ReSplit: Improving the Structure of Jupyter Notebooks by Re-Splitting Their Cells
This addresses the issue of unstructured code for data scientists and programmers using Jupyter notebooks, but it is incremental as it builds on existing analysis of notebook cells.
The authors tackled the problem of poor structure in Jupyter notebooks by developing ReSplit, an algorithm that automatically re-splits cells based on definition-usage chains, and found that in 29.5% of cases, human experts preferred the re-split version over the original.
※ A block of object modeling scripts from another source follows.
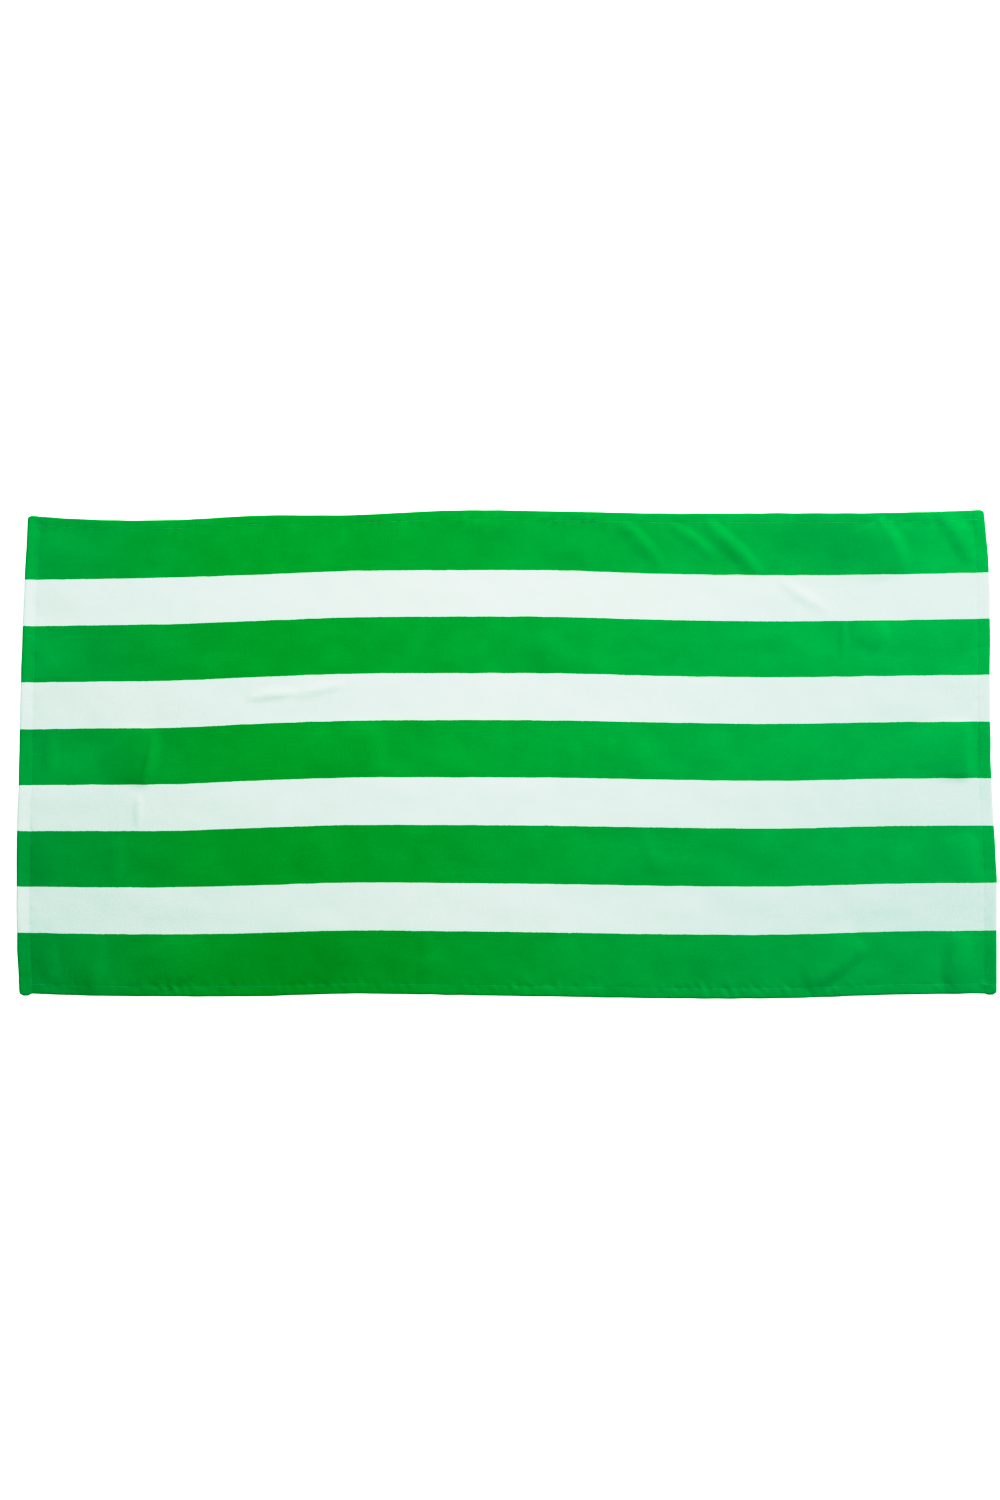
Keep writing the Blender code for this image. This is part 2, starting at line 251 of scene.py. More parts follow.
# Spacing of the sheet's mesh, which is closest in a band along each edge and seam.
EDGE_STEP = 1.7 * MM
EDGE_BAND = 6 * MM  # past the seam
HEM_STEP = 3.0 * MM
HEM_BAND = 14 * MM  # past the edge band
FINE_STEP = 2.6 * MM  # along the towel, on creases and hems; plain cloth takes every other or fourth point
ROW_STEP = 5.0 * MM
FINE_PAST_END = 0.1  # how far past a crease the fine points go on, as shares of its length and of its reach
FINE_PAST_SIDE = 0.2
BAKE_MARGIN = 10 * MM  # around the cloth on the map that an export bakes to

# Stitches: one line along each seam, on both sides, of white thread that is half sunk in the pile.
STITCH_PITCH = 3.1 * MM
STITCH_LENGTH = 2.0 * MM
STITCH_RADIUS = 0.18 * MM
STITCH_SIDES = 6
# the profile of a stitch: share of its half length, share of its radius, rise as a share of its radius
STITCH_STATIONS = ((-1.0, 0.45, -1.6), (-0.5, 1.0, -0.3), (0.5, 1.0, -0.3), (1.0, 0.45, -1.6))

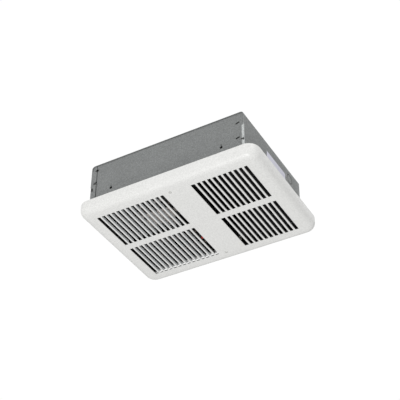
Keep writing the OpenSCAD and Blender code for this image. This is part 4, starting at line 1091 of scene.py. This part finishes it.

Jupyter notebooks represent a unique format for programming - a combination of code and Markdown with rich formatting, separated into individual cells. We propose to perceive a Jupyter Notebook cell as a simplified and raw version of a programming function. Similar to functions, Jupyter cells should strive to contain singular, self-contained actions. At the same time, research shows that real-world notebooks fail to do so and suffer from the lack of proper structure. To combat this, we propose ReSplit, an algorithm for an automatic re-splitting of cells in Jupyter notebooks. The algorithm analyzes definition-usage chains in the notebook and consists of two parts - merging and splitting the cells. We ran the algorithm on a large corpus of notebooks to evaluate its performance and its overall effect on notebooks, and evaluated it by human experts: we showed them several notebooks in their original and the re-split form. In 29.5% of cases, the re-split notebook was selected as the preferred way of perceiving the code. We analyze what influenced this decision and describe several individual cases in detail.